The UK’s referendum vote to leave the European Union seemed to demonstrate a widespread dissatisfaction with established approaches, including “harmonisation” – the adoption of the same standards by all Member States.

In the vote, discontent over perceived loss of national sovereignty outweighed the fear of economic damage from Brexit. 

A surprisingly similar debate is taking place within the subject of “risk criteria” – the standards used to evaluate the significance of risks. ‘Really?’ I thought when I saw the European Commission’s invitation to tender for a study of harmonised risk criteria. ‘Why? How?’

While carrying out the work, I saw how the economic argument for harmonisation was opposed by each country’s wish to follow its own independent approach. It is a contest of ideas that parallels the national political debate. 

Non-harmonised risk criteria
One of the long-established quirks of the subject of risk criteria is that different countries use different criteria. For example, criteria in the Netherlands appear much stricter than those in the UK 1, despite there being no corresponding difference in the actual risks imposed by industrial facilities on the local population. Perhaps this reflects different national attitudes to risks, or the relations between industry and governments, or even the working of different legal systems. Certainly, it has proved resistant to the attempts of risk analysts to argue that logically the same criteria should apply everywhere. 
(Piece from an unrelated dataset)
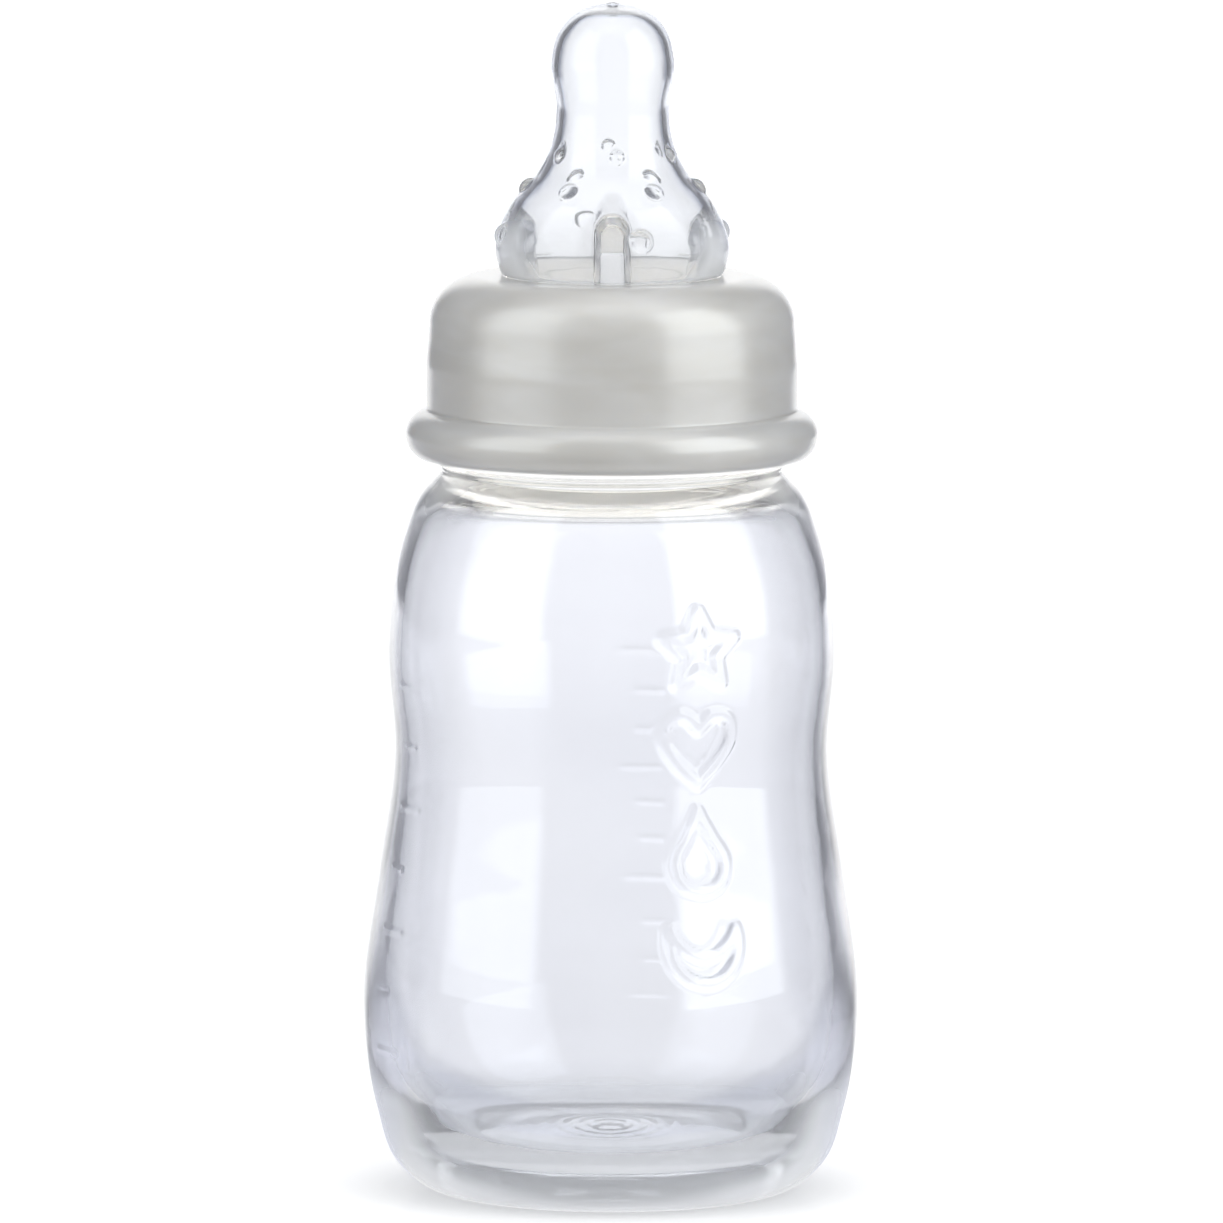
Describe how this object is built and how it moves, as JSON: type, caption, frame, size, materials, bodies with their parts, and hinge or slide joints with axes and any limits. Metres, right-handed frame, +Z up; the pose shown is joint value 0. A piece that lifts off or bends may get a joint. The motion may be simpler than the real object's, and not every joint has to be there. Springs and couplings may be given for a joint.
{
  "type": "baby bottle",
  "caption": "Clear waisted feeding bottle with a pearl-white screw collar that clamps a clear silicone teat on the rim.",
  "frame": {"origin": "centre of the bottle's foot, on the surface it stands on", "axes": "+Z up along the bottle's axis to the teat's tip; -Y is the front, the side that faces the viewer; +X is the viewer's right"},
  "size_m": [0.0606, 0.0607, 0.1458],
  "materials": {
    "clear_bottle": "clear, glossy",
    "pearl_collar": "pearl white, satin gloss",
    "clear_teat": "clear silicone, smooth"
  },
  "bodies": {
    "bottle": {"bottle": "clear_bottle"},
    "teat": {"teat": "clear_teat"},
    "collar": {"collar": "pearl_collar"}
  },
  "joints": [
    {"name": "teat_lift", "type": "slide", "parent": "bottle", "child": "teat", "axis": [0, 0, 1], "range_m": [0, 0.00733]},
    {"name": "collar_turn", "type": "hinge", "parent": "teat", "child": "collar", "pos_m": [0, 0, 0.1], "axis": [0, 0, 1], "range_deg": [0, 629]}
  ],
  "couplings": [
    {"joint": "collar_turn", "follows": "teat_lift", "rad_per_m": 1496}
  ]
}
The need for harmonisation
So why does the European Commission want to harmonise? My understanding is that the motivation is greater efficiency in international trade, specifically the movement of dangerous goods by road, rail and inland waterway. The problem is that different risk criteria result in different restrictions, and those restrictions interfere with dangerous goods movements in a way that is arbitrary, with no consistent effect on safety. Ultimately, it costs us all money and we have little idea what level of safety is produced. The precise cost of this lack of harmonisation has never been quantified, but since transport supplies raw materials and distributes products for the chemicals industry, which contributes €551 billion to the EU economy 2, even a small loss of efficiency could be expensive. 
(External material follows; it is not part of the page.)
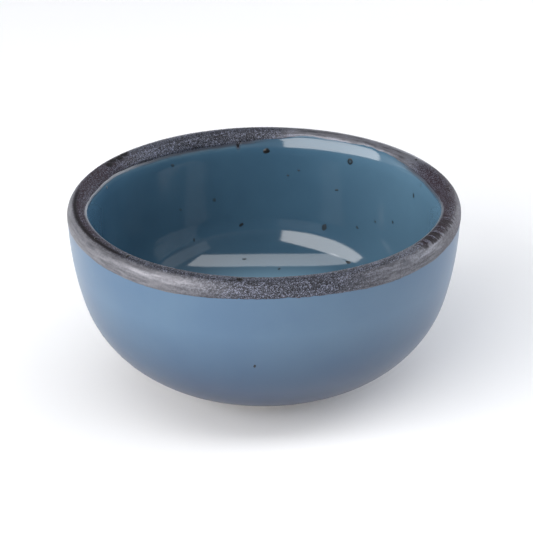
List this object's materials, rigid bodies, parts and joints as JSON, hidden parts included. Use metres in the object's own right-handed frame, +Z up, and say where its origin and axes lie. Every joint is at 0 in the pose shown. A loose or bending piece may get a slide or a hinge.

In an ideal world, there would be a consistent, transparent process for safety-based restrictions in dangerous goods transport, giving the same level of protection to all EU citizens. Part of that Holy Grail would be harmonised risk criteria. The potential for harmonisation Whether this could be achieved in practice was the question the Commission wanted a consultant to study. The report on our feasibility study has now been published 3. In writing the report, we thought systematically about how it might work. 

We reviewed the approaches to risk criteria that are currently in use in different Member States and in other regions and industries, and extracted those that seemed advantageous in some way. We then evaluated the strengths and weaknesses of each. Finding that no single approach had overwhelming advantages, we looked at whether the best ones could be combined into a system that might realistically be implemented. Finally, we considered what changes to legislation and other practices would be needed to bring this about. 

At the end of the study, we concluded that this approach made harmonised risk criteria feasible, provided they were seen as guidelines rather than rigid rules. This would allow Member States flexibility to respond to their unique regulatory context, within a transparent common framework. 

Truly harmonised?
Sceptics might complain that this is harmonisation of terminology only, while allowing differences to persist in practice. It would therefore not deliver the intended benefits of harmonisation, and would impose additional cost as risk analysts attempted to show how their studies aligned with the harmonised criteria. 

But enthusiasts might reply that harmonisation is a process rather than an outcome. As we strive to improve in all aspects of our work, we might reasonably strive to harmonise with our neighbours where we can. By trying to harmonise, we might learn why we differ. By exploring a common approach to risk criteria, we might find that some approaches are more efficient than others, or easier to explain, or more suitable to the problems at hand. 

What next?
Harmonised risk criteria would be only one step towards harmonised risk assessment of the transport of dangerous goods. Now that we believe they might be feasible, it is appropriate to consider some of the other steps we would need: data collection, assessment methodology, example studies. 

Harmonisation, it seems, is an endlessly expanding process, and the advantages and disadvantages can only be compared subjectively. I hope that, like the EU itself, transport risk assessment will continue to evolve towards something that is neither complete uniformity nor total independence.

  1. Ale, B.J.M., “Tolerable or Acceptable: A Comparison of Risk Regulation in the United Kingdom and the Netherlands”, Risk Analysis, vol 25, no 2, 2005.
  2. Facts and Figures 2016”, The European Chemical Industry Council.
  3. Harmonised Risk Acceptance Criteria for Transport of Dangerous Goods”, DNV Report for European Commission DG-MOVE, March 2014.